■ **WORK TO BE COMPLETED**
In the listing below, find the line containing "it stands on." and the line containing "if empty is". Repeat exactly those two lines and every line between them, nothing more.

■ **SUPPLIED INFORMATION**
☆ ☆ ☆ ☆ ☆ ☆ ☆
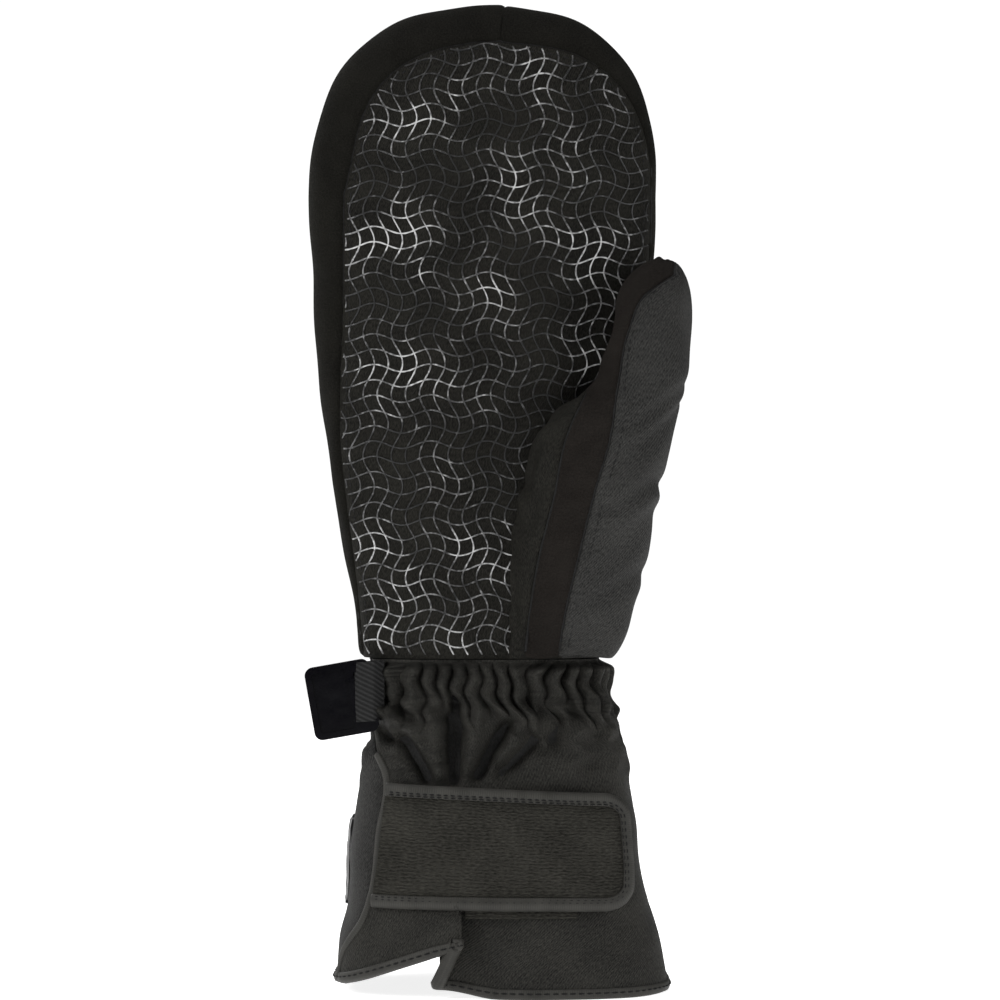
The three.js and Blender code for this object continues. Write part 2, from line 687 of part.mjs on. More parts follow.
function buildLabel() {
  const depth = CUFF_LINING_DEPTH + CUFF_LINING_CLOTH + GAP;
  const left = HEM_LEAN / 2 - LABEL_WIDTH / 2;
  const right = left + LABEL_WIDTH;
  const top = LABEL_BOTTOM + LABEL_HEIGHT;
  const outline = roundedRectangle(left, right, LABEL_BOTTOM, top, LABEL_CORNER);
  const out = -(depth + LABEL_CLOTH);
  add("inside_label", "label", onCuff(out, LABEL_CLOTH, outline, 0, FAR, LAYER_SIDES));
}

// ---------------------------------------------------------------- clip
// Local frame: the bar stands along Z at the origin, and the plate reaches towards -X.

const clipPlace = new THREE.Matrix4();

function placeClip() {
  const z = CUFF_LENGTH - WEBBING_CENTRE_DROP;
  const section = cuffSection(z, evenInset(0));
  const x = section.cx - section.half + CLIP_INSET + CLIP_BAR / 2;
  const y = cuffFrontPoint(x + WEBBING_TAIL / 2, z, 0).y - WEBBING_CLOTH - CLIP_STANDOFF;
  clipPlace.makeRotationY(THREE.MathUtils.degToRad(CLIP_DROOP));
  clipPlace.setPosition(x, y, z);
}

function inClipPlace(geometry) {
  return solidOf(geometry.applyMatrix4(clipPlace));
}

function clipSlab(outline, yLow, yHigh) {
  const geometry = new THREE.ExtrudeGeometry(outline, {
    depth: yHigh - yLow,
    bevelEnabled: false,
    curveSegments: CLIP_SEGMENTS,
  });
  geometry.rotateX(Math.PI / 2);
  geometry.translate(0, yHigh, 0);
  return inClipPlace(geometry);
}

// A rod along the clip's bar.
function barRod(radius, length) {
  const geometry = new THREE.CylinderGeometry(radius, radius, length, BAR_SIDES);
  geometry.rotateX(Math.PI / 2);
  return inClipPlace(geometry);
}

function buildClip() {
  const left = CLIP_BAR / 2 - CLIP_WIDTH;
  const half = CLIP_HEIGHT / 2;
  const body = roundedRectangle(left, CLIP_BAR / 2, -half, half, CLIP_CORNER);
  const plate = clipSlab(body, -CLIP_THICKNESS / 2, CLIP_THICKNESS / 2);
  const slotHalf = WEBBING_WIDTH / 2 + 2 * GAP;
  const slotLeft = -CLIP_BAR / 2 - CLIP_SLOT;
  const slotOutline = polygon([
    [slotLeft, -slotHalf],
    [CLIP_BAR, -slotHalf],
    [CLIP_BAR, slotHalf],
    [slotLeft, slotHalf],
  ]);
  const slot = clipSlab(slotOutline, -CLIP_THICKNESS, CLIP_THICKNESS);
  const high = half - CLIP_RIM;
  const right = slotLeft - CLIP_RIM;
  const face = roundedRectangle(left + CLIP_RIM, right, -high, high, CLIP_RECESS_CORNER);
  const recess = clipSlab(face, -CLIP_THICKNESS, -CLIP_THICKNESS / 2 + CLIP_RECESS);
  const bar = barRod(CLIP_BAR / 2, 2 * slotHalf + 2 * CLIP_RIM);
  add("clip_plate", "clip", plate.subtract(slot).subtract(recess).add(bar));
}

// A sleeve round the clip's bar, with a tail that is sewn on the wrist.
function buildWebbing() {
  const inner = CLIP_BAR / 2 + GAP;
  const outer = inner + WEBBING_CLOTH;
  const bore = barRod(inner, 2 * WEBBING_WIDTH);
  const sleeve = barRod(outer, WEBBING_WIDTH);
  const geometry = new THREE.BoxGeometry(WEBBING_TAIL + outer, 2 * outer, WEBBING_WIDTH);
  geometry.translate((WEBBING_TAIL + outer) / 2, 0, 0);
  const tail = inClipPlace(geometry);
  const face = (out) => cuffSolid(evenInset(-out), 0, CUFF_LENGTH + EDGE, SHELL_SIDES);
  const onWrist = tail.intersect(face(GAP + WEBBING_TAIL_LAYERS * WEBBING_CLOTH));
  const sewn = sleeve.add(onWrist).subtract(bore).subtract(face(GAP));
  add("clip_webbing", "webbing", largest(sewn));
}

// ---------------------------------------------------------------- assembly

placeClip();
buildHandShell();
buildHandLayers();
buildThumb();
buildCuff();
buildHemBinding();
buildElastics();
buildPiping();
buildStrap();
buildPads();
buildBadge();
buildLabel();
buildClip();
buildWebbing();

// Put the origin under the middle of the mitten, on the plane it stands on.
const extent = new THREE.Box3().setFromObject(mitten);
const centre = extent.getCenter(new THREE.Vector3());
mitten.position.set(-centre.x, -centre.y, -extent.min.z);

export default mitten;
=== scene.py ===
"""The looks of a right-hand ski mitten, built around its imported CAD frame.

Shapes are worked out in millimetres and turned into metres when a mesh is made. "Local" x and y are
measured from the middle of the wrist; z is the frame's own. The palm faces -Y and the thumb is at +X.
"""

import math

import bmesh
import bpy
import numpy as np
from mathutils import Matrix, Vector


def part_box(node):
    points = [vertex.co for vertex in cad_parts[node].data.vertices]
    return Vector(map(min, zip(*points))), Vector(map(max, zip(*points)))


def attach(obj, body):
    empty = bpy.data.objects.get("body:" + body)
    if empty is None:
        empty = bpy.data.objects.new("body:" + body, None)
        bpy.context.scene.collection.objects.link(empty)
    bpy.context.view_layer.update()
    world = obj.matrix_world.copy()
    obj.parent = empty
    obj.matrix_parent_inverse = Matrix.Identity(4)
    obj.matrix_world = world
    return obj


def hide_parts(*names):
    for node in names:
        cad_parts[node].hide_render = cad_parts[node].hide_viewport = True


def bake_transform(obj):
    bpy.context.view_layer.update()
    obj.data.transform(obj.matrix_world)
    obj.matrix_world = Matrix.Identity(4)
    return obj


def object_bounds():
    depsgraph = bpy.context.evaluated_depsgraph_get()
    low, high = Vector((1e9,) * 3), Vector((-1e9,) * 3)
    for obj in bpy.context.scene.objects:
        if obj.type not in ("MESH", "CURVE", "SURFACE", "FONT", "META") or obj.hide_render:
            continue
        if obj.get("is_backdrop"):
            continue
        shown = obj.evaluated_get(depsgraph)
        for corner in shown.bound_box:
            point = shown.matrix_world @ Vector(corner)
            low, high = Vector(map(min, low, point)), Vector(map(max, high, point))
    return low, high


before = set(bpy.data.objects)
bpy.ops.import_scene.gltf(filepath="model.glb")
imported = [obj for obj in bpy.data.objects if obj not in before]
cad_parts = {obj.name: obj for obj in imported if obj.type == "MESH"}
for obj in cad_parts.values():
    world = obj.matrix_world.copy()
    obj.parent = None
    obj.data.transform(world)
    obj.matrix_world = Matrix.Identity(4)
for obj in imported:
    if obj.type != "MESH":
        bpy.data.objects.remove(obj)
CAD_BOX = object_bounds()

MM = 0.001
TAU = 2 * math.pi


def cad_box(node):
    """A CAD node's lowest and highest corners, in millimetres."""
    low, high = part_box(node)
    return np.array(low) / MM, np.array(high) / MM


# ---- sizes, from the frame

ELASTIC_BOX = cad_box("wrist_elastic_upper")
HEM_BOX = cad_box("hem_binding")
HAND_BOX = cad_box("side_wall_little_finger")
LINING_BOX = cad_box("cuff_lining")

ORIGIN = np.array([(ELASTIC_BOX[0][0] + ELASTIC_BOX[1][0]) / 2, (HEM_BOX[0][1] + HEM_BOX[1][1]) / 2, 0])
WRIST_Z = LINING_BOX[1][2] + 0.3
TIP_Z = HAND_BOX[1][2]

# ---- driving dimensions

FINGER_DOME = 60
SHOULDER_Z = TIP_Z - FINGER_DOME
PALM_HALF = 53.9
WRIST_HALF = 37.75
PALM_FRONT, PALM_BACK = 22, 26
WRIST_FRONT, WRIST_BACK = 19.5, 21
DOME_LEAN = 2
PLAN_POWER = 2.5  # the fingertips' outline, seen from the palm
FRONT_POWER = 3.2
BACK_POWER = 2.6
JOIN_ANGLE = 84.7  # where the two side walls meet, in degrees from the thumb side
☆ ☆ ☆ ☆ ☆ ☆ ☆
■ **THE REPLY**
// Put the origin under the middle of the mitten, on the plane it stands on.
const extent = new THREE.Box3().setFromObject(mitten);
const centre = extent.getCenter(new THREE.Vector3());
mitten.position.set(-centre.x, -centre.y, -extent.min.z);

export default mitten;
=== scene.py ===
"""The looks of a right-hand ski mitten, built around its imported CAD frame.

Shapes are worked out in millimetres and turned into metres when a mesh is made. "Local" x and y are
measured from the middle of the wrist; z is the frame's own. The palm faces -Y and the thumb is at +X.
"""

import math

import bmesh
import bpy
import numpy as np
from mathutils import Matrix, Vector


def part_box(node):
    points = [vertex.co for vertex in cad_parts[node].data.vertices]
    return Vector(map(min, zip(*points))), Vector(map(max, zip(*points)))


def attach(obj, body):
    empty = bpy.data.objects.get("body:" + body)
    if empty is None:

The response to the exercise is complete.